● **EXERCISE PROMPT**:
Repeat verbatim only the lines from the opening of the material below through the one that contains "cut(arm, pocket)".

* Start DATA BLOCK *

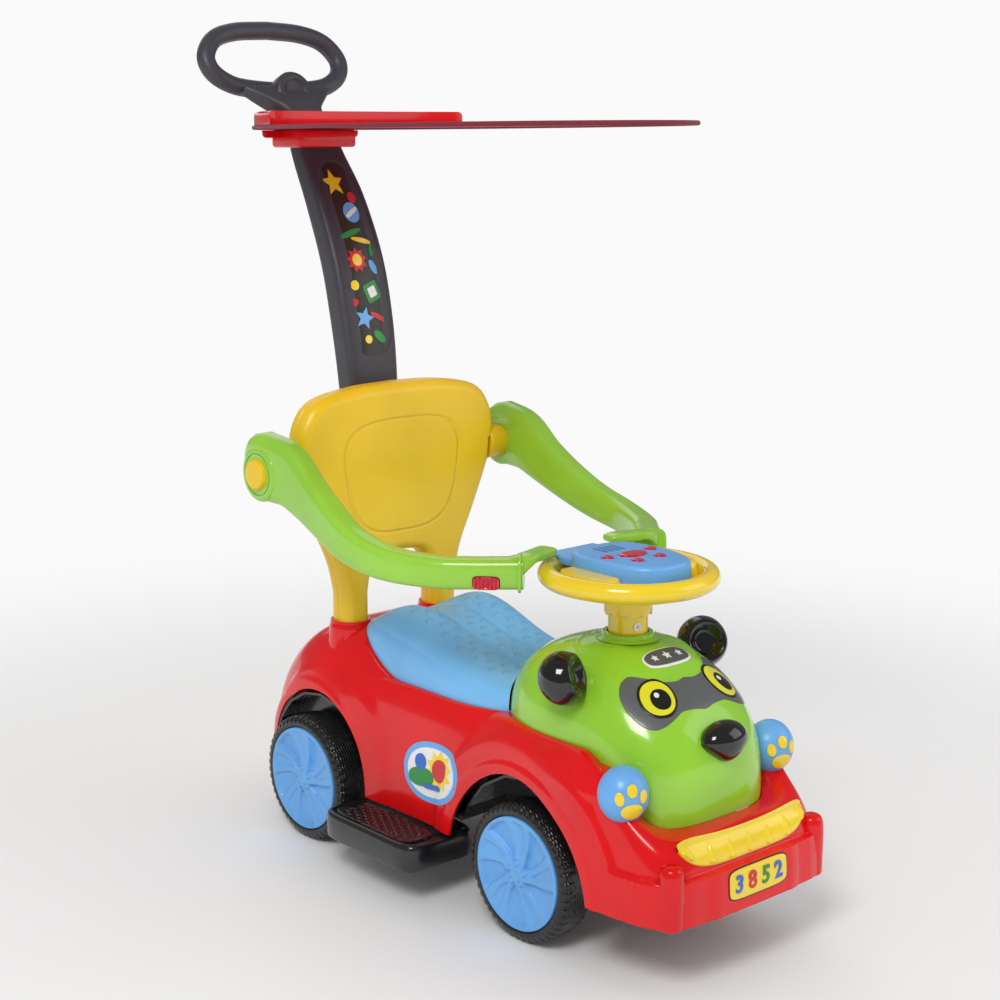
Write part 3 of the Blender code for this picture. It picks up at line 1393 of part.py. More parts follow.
def cut_latch_pocket(arm, sign):
    pocket = box("latch_pocket",
                 (-latch_depth - latch_travel - 0.002, -latch_length / 2 - 0.0006,
                  -latch_height / 2 - 0.0006),
                 (0.02, latch_length / 2 + 0.0006, latch_height / 2 + 0.0006))
    pocket.data.transform(latch_matrix(0.0))
    cut(arm, pocket)


def build_latch(red, steel):
    back = -latch_depth + 0.0035
    button = box("latch_button", (back, -latch_length / 2, -latch_height / 2),
                 (latch_proud, latch_length / 2, latch_height / 2), red, 0.0008, 1)
    for index in range(6):
        y = -latch_length / 2 + latch_length * (index + 0.5) / 6
        groove = box("latch_groove", (latch_proud - 0.0009, y - 0.0007, -latch_height / 2 + 0.0015),
                     (latch_proud + 0.01, y + 0.0007, latch_height / 2 - 0.0015))
        groove.data.transform(latch_matrix(0.0))
        cut(button, groove)
    button.data.transform(latch_matrix(0.0))
    centre, outward = latch_frame()
    set_origin(button, centre)
    start = -latch_depth - latch_travel - 0.002 + touch_gap + spring_wire_radius
    length = back - start - touch_gap - spring_wire_radius
    points = []
    steps = spring_turns * 8
    for step in range(steps + 1):
        angle = 2 * math.pi * step / 8
        points.append(Vector((start + length * step / steps, spring_coil_radius * math.cos(angle),
                              spring_coil_radius * math.sin(angle))))
    curve = bpy.data.curves.new("latch_spring", "CURVE")
    curve.dimensions = "3D"
    curve.bevel_depth = spring_wire_radius
    curve.bevel_resolution = 0
    curve.use_fill_caps = True
    spline = curve.splines.new("POLY")
    spline.points.add(len(points) - 1)
    matrix = latch_matrix(0.0)
    for point, place in zip(spline.points, points):
        point.co = (*(matrix @ place), 1.0)
    curve.materials.append(steel)
    spring = bpy.data.objects.new("latch_spring", curve)
    bpy.context.scene.collection.objects.link(spring)


def column_stations():
    """Centre line of the push column: depth place, height, half width, half depth."""
    return [(0.1920, 0.3600, 0.0310, 0.0140), (0.1925, 0.4400, 0.0325, 0.0150),
            (0.1967, 0.5100, 0.0345, 0.0168),
            (0.2069, 0.5770, 0.0365, 0.0172), (0.2244, 0.6440, 0.0365, 0.0172),
            (0.2552, 0.7100, 0.0345, 0.0165),
            (0.2870, 0.7600, 0.0300, 0.0145), (0.3107, 0.8080, 0.0260, 0.0125)]


def column_curve():
    return smooth_path(column_stations(), 2)


def column_at(z):
    curve = np.array(column_curve())
    return [float(np.interp(z, curve[:, 1], curve[:, axis])) for axis in (0, 2, 3)]


def column_centre_y(z):
    return column_at(z)[0]


def column_size(z):
    return column_at(z)[1], column_at(z)[2]


def column_solid(name, outset, low, high, material=None):
    path = [point for point in column_curve() if low < point[1] < high]
    for z, at_end in ((low, 0), (high, len(path) + 1)):
        y, half_width, half_depth = column_at(z)
        path.insert(at_end, np.array([y, z, half_width, half_depth]))
    rings = []
    for i, (y, z, half_width, half_depth) in enumerate(path):
        before = path[max(i - 1, 0)]
        after = path[min(i + 1, len(path) - 1)]
        tangent = Vector((0.0, after[0] - before[0], after[1] - before[1])).normalized()
        across = Vector((1, 0, 0))
        forward = tangent.cross(across).normalized()
        ring = []
        for step in range(8):
            angle = 2 * math.pi * (step + 0.5) / 8
            x = math.copysign(abs(math.cos(angle)) ** 0.42, math.cos(angle))
            d = math.copysign(abs(math.sin(angle)) ** 0.42, math.sin(angle))
            ring.append(Vector((0, y,
                                z)) + across * x * (half_width + outset) + forward * d * (half_depth + outset))
        rings.append(ring)
    return lofted(name, rings, material, smooth_angle=50.0)


def build_column(dark):
    top = column_top_z()
    column = column_solid("push_column", 0.0, column_end_z, top + 0.012, dark)
    cut(column, box("above_column", (-0.08, 0.20, top), (0.08, 0.40, top + 0.06)))
    recess_rings = []
    for z in np.linspace(0.535, 0.745, 7):
        y, half_width, half_depth = column_at(z)
        width = half_width - 0.0095
        ahead = column_at(z + 0.002)
        tangent = Vector((0.0, ahead[0] - y, 0.002)).normalized()
        forward = tangent.cross(Vector((1, 0, 0))).normalized()
        if forward.y > 0:
            forward = -forward
        centre = Vector((0, y, z)) + forward * (half_depth - column_recess_depth)
        outer = centre + forward * 0.01
        recess_rings.append([centre + Vector((width, 0, 0)), outer + Vector((width, 0, 0)),
                             outer - Vector((width, 0, 0)), centre - Vector((width, 0, 0))])
    cut(column, lofted("label_recess", recess_rings))
    return column


def build_handle(dark):
    """Neck, dimpled plate and the loop the adult holds."""
    plane_up = Vector((0.0, math.sin(handle_lean), math.cos(handle_lean)))
    centre = Vector((0.0, handle_centre_y, handle_centre_z))
    half = [(0.0, handle_loop_height), (0.045, handle_loop_height - 0.003),
            (0.076, handle_loop_height - 0.013),
            (0.0925, handle_loop_height - 0.034), (0.0880, 0.010), (0.0660, -0.004), (0.0360, -0.009),
            (0.0, -0.011)]
    curve_half = smooth_path(half, 2)
    loop_points = [tuple(point) for point in curve_half] + [(-x, s) for x, s in
                                                             [tuple(p) for p in curve_half][-2:0:-1]]
    rings = []
    count = len(loop_points)
    normal = Vector((1, 0, 0)).cross(plane_up)
    for i, (x, s) in enumerate(loop_points):
        before = Vector(loop_points[i - 1])
        after = Vector(loop_points[(i + 1) % count])
        along = (after - before).normalized()
        across = Vector((1, 0, 0)) * -along.y + plane_up * along.x
        place = centre + Vector((x, 0, 0)) + plane_up * s
        rings.append([place + across * handle_tube_radius * math.cos(2 * math.pi * k / 6)
                      + normal * handle_tube_radius * math.sin(2 * math.pi * k / 6) for k in range(6)])
    loop = lofted("handle_loop", rings, dark, closed=True, smooth_angle=60.0)
    plate = turned("dimple_plate", [(0.0, -0.0105), (handle_dimple_radius - 0.004, -0.0105),
                                    (handle_dimple_radius, -0.006), (handle_dimple_radius, 0.005),
                                    (handle_dimple_radius - 0.005, 0.0105),
                                    (handle_dimple_radius - 0.009, 0.0105),
                                    (0.0, 0.0065)],
                   axis_matrix(-normal if normal.y > 0 else normal, centre - plane_up * 0.012), None, 20)
    join(loop, plate)
    join(loop, neck_solid("neck", 0.0))
    return loop


def column_top_z():
    return canopy_z - 0.020


def neck_solid(name, outset):
    """Slanted neck between the column's end and the handle's plate."""
    low_z = column_top_z() + touch_gap - outset
    rings = []
    for y, z, half_width, half_depth in ((column_centre_y(low_z), low_z, 0.0225, 0.0135),
                                         (column_centre_y(canopy_z), canopy_z, 0.0215, 0.0130),
                                         (0.3250, 0.8160, 0.0215, 0.0120),
                                         (0.3420, 0.8290, 0.0240, 0.0105)):
        ring = []
        for step in range(12):
            angle = 2 * math.pi * (step + 0.5) / 12
            x = math.copysign(abs(math.cos(angle)) ** 0.5, math.cos(angle)) * (half_width + outset)
            d = math.copysign(abs(math.sin(angle)) ** 0.5, math.sin(angle)) * (half_depth + outset)
            ring.append(Vector((x, y + d, z)))
        rings.append(ring)
    return lofted(name, rings)


def canopy_outline(outset, count=30):
    middle = (canopy_rear_y + canopy_front_y) / 2
    half_length = (canopy_rear_y - canopy_front_y) / 2 + outset
    half_width = canopy_half_width + outset
    points = []
    for step in range(count):
        angle = 2 * math.pi * step / count
        x = half_width * math.copysign(abs(math.cos(angle)) ** (2 / canopy_power), math.cos(angle))
        y = middle + half_length * math.copysign(abs(math.sin(angle)) ** (2 / canopy_power),
                                                 math.sin(angle))
        points.append(Vector((x, y)))
    return points


def canopy_slab(name, outset, low, high, round_edge, material, upward=True):
    outline = canopy_outline(outset)
    inner = canopy_outline(outset - round_edge)
    middle = canopy_outline(outset - round_edge * 0.3)
    levels = [(low, outline), (high - round_edge, outline), (high - round_edge * 0.3, middle),
              (high, inner)]
    if not upward:
        levels = [(low, inner), (low + round_edge * 0.3, middle), (low + round_edge, outline),
                  (high, outline)]
    rings = [[Vector((point.x, point.y, z)) for point in ring] for z, ring in levels]
    return lofted(name, rings, material)


def build_canopy(red, fabric_red, dark):
    rings = []
    outline = canopy_outline(-hoop_radius)
    count = len(outline)
    for i, point in enumerate(outline):
        along = (outline[(i + 1) % count] - outline[i - 1]).normalized()
        normal = Vector((along.y, -along.x, 0.0))
        rings.append([Vector((point.x, point.y,
                              canopy_z)) + normal * hoop_radius * math.cos(2 * math.pi * k / 6)
                      + Vector((0, 0,
                                1)) * hoop_radius * math.sin(2 * math.pi * k / 6) for k in range(6)])
    hoop = lofted("canopy_hoop", rings, dark, closed=True)
    neck = rod("neck_hole", (0, 0.300, canopy_z - 0.05), (0, 0.318, canopy_z + 0.05), 0.028, segments=24)
    fabric = canopy_slab("canopy_fabric", -2 * hoop_radius - touch_gap, canopy_z - fabric_thickness / 2,
                         canopy_z + fabric_thickness / 2, 0.0002, fabric_red)
    cut(fabric, neck)
    gap = hoop_radius + touch_gap
    upper = canopy_slab("canopy_upper_cover", -0.0005, canopy_z + gap,
                        canopy_z + gap + canopy_upper_thickness, 0.0045, red)
    cut(upper, cover_front_cut("cover_front", 0.0))
    cut(upper, neck_solid("upper_bore", neck_gap))
    lower = canopy_slab("canopy_lower_cover", -0.006, canopy_z - gap - canopy_lower_thickness,
                        canopy_z - gap,
                        0.0035, red, upward=False)
    cut(lower, cover_front_cut("lower_cover_front", 0.012))
    clamp_low = canopy_z - gap - canopy_lower_thickness - canopy_clamp_height
    y, half_width, half_depth = column_at(clamp_low)
    clamp = box("clamp_block",
                (-half_width - canopy_clamp_margin, y - half_depth - canopy_clamp_margin - 0.004,
                 clamp_low),
                (half_width + canopy_clamp_margin, y + half_depth + canopy_clamp_margin,
                 canopy_z - gap - 0.004), None,
                0.002, 1)
    join(lower, clamp)
    cut(lower, neck_solid("lower_bore", neck_gap),
        column_solid("column_bore_above", neck_gap, column_top_z() - 0.05, column_top_z() + 0.012))
    pivot = Matrix.Translation((0.0, canopy_tilt_y, canopy_z))
    tilt = pivot @ Matrix.Rotation(canopy_tilt, 4, "X") @ pivot.inverted()
    for piece in (hoop, fabric, upper, lower):
        piece.matrix_world = tilt


def cover_front_cut(name, shift):
    return rod(name, (0, canopy_cover_cut_y + shift, canopy_z - 0.05),
               (0, canopy_cover_cut_y + shift, canopy_z + 0.05), canopy_cover_cut_radius, segments=64)


def main():
    clear_scene()
    red = make_material("red_body", (0.72, 0.01, 0.015), 0.22)
    green = make_material("green_hood", (0.24, 0.58, 0.04), 0.25)
    blue = make_material("light_blue", (0.13, 0.42, 0.78), 0.30)
    yellow = make_material("yellow_plastic", (0.86, 0.56, 0.03), 0.30)
    black = make_material("black_gloss", (0.01, 0.01, 0.012), 0.15)
    rubber = make_material("black_tyre", (0.015, 0.015, 0.015), 0.45)
    charcoal = make_material("charcoal", (0.055, 0.055, 0.065), 0.42)
    steel = make_material("steel", (0.6, 0.6, 0.62), 0.30, 1.0)
    button_red = make_material("button_red", (0.70, 0.02, 0.04), 0.30)
    canopy_red = make_material("canopy_fabric_red", (0.62, 0.05, 0.08), 0.80)
    tub_grey = make_material("tub_grey", (0.20, 0.20, 0.21), 0.5)
    build_body(red)
    build_hood(green)
    build_seat(blue)
    build_face(black, blue, yellow)
    build_tray(rubber)
    build_tub(tub_grey)
    build_footboards(rubber)
    for side, sign in sides.items():
        build_wheel("rear_" + side, sign, rear_axle_y, rubber, blue, 0.105)
        build_wheel("front_" + side, sign, front_axle_y, rubber, blue, 0.105)
    build_axles(steel, rubber)
    build_steering_gear(steel, rubber)
    build_steering_wheel(yellow, blue, button_red, steel, rubber)
    build_backrest(yellow, steel)
    for side, sign in sides.items():
        build_guard_arm(side, sign, green, yellow)
    build_latch(button_red, steel)
    build_column(charcoal)
    build_handle(charcoal)
    build_canopy(red, canopy_red, charcoal)


main()
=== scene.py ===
import json
import math

import bpy
from mathutils import Matrix, Vector

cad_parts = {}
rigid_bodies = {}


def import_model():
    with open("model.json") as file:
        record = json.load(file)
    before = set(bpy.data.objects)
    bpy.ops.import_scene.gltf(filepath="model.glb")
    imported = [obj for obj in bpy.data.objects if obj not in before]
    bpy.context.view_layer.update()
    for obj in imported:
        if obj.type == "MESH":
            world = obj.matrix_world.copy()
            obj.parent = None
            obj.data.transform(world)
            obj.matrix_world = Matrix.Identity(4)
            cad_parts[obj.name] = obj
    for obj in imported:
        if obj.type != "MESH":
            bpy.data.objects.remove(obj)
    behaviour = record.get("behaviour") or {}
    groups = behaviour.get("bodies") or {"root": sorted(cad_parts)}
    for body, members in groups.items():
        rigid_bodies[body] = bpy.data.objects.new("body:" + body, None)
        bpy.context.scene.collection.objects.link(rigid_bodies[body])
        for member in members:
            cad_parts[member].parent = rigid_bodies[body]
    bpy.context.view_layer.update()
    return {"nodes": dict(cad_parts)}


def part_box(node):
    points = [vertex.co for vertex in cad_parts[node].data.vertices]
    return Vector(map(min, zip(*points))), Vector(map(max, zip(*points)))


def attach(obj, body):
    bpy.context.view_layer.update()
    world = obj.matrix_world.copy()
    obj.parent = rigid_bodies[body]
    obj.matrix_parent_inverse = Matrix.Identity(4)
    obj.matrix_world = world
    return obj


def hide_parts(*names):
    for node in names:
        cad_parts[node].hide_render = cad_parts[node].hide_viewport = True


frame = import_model()
nodes = frame["nodes"]
print("frame loaded:", len(nodes), "nodes")


# small tools
def deselectAll():
    if bpy.context.object and bpy.context.object.mode != "OBJECT":
        bpy.ops.object.mode_set(mode="OBJECT")
    bpy.ops.object.select_all(action="DESELECT")


def makeActive(piece):
    deselectAll()
    piece.select_set(True)
    bpy.context.view_layer.objects.active = piece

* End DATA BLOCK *

● **TASK SOLUTION**:
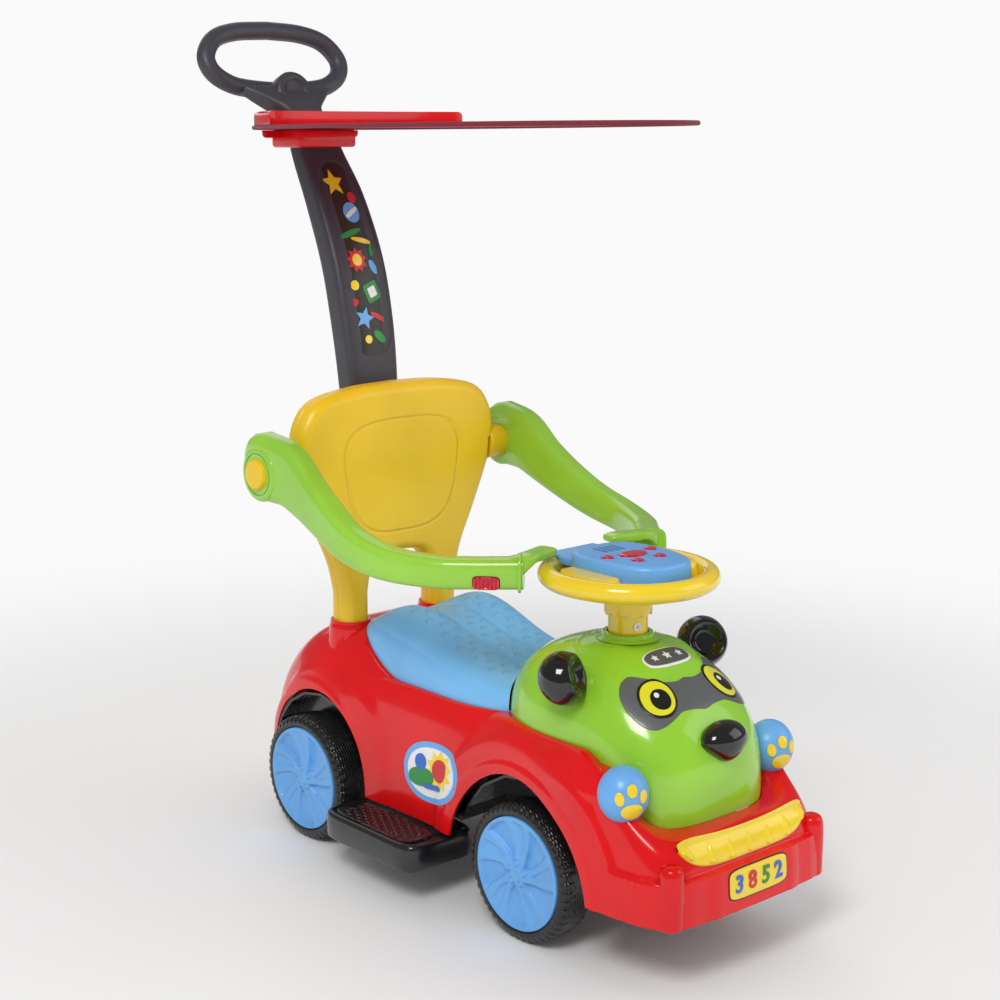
Write part 3 of the Blender code for this picture. It picks up at line 1393 of part.py. More parts follow.
def cut_latch_pocket(arm, sign):
    pocket = box("latch_pocket",
                 (-latch_depth - latch_travel - 0.002, -latch_length / 2 - 0.0006,
                  -latch_height / 2 - 0.0006),
                 (0.02, latch_length / 2 + 0.0006, latch_height / 2 + 0.0006))
    pocket.data.transform(latch_matrix(0.0))
    cut(arm, pocket)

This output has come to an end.